Just as colorful an influence: Mr. Moore’s travels on the chitlin circuit, performing and selling his self-produced albums out of the trunk of his car. “What I loved best about people in that time was that they created a subculture,” said Ms. Carter, who is 59. They were unapologetic in taking a stance, in creating the black community of the South.
“They went to juke joints and back-alley clubs, sat with their legs crossed wearing sequined bright yellow hats, bright pink suits, white shoes — we called them marshmallows — and white fur hats. They enjoyed their community that was a little rude and crude.”

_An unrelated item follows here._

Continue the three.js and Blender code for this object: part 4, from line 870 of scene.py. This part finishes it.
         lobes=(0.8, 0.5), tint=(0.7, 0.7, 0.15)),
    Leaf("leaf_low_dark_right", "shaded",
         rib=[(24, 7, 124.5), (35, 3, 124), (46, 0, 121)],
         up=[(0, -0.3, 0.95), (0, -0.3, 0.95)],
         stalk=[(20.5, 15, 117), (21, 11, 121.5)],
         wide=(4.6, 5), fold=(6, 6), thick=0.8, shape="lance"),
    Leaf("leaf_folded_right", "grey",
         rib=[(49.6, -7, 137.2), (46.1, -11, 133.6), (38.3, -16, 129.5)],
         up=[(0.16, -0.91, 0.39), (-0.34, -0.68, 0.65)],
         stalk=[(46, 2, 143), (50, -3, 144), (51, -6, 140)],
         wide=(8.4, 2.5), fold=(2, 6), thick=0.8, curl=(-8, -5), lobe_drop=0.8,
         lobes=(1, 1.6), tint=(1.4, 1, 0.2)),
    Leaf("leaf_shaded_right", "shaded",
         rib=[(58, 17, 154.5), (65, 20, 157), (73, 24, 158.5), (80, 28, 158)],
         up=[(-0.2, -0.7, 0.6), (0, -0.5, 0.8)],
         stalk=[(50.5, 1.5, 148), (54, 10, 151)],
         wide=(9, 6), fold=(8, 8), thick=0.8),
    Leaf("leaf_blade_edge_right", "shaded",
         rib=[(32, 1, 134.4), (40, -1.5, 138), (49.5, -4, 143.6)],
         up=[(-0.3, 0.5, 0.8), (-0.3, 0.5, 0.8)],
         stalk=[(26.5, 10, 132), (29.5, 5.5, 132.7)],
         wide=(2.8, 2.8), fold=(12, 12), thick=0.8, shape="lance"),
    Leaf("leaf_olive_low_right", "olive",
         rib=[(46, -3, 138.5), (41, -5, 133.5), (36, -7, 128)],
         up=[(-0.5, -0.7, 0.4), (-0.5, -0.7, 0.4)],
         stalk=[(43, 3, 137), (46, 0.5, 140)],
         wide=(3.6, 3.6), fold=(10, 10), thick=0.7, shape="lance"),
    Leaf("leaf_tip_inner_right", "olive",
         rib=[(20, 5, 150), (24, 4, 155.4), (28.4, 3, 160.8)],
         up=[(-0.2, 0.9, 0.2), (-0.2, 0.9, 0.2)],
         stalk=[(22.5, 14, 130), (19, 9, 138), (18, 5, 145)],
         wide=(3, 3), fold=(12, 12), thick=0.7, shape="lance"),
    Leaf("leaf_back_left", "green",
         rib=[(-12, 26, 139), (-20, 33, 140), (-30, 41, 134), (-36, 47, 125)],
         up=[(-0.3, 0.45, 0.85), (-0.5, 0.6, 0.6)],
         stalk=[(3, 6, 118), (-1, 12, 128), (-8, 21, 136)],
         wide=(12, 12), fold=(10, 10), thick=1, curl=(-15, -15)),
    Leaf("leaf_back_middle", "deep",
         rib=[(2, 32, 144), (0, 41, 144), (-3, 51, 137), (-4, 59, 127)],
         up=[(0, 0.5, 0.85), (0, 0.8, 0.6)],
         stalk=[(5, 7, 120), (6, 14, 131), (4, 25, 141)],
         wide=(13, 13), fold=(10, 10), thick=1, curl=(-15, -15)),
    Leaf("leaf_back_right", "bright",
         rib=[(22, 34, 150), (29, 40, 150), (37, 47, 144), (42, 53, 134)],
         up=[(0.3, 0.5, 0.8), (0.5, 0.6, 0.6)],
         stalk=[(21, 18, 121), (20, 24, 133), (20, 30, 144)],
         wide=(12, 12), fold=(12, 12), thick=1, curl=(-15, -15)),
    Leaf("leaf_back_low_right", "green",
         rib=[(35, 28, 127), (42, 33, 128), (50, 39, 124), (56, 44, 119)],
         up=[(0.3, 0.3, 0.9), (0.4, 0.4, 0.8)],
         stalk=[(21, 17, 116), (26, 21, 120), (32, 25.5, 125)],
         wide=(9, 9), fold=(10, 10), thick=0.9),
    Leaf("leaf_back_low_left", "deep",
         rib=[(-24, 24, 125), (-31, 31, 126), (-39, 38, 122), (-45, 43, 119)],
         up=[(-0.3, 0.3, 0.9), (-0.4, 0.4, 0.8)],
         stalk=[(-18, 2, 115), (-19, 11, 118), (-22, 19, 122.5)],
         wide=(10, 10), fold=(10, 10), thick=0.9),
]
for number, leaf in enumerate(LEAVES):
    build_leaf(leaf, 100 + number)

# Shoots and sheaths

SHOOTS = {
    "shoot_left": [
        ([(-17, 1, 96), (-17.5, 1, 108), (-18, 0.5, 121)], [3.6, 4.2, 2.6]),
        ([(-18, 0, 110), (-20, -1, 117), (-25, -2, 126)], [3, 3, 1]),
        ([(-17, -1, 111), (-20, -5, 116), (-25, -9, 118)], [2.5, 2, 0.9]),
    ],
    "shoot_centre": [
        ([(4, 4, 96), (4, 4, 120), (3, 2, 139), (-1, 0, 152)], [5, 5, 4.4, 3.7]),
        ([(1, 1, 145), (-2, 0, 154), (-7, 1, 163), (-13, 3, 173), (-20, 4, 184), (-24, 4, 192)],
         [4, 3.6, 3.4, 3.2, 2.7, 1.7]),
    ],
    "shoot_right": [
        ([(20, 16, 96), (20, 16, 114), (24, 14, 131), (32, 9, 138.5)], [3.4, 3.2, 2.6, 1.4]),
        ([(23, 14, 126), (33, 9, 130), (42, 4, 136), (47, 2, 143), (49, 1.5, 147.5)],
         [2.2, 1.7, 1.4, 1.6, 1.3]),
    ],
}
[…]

No less rude than Dolemite himself, whose resplendence in the film was in studied contrast with his companions’ relatively subdued civilian wardrobes. For those, Ms. Carter turned to Sears catalogs and magazines including Jet and Ebony.
For more extravagant departures, she plumbed Eleganza, a defunct catalog replete in its day with shirts bearing floppy nine-inch “dog ear” collars, madly striped flares, leather or denim patchwork coats and two-tone double-knit jumpsuits fashioned, as the catalog copy proclaimed, from “luxurious 100 percent Orlon acrylic!”
She ran up some costumes from scratch, among them a line-for-line replica of the powder blue suit Mr. Moore wore in his 1976 action comedy, “The Human Tornado.”
Stimulating though it may have been, Dolemite’s larger-than-life persona, built largely on his wardrobe, may have left some fans queasy, Ms. Carter acknowledged.
“At one time people were afraid to like it,” she said. But now, among mainstream filmgoers, it’s as apt to prompt envy. “Those costumes give people the freedom to play,” she said. “Who wouldn’t want some of that?”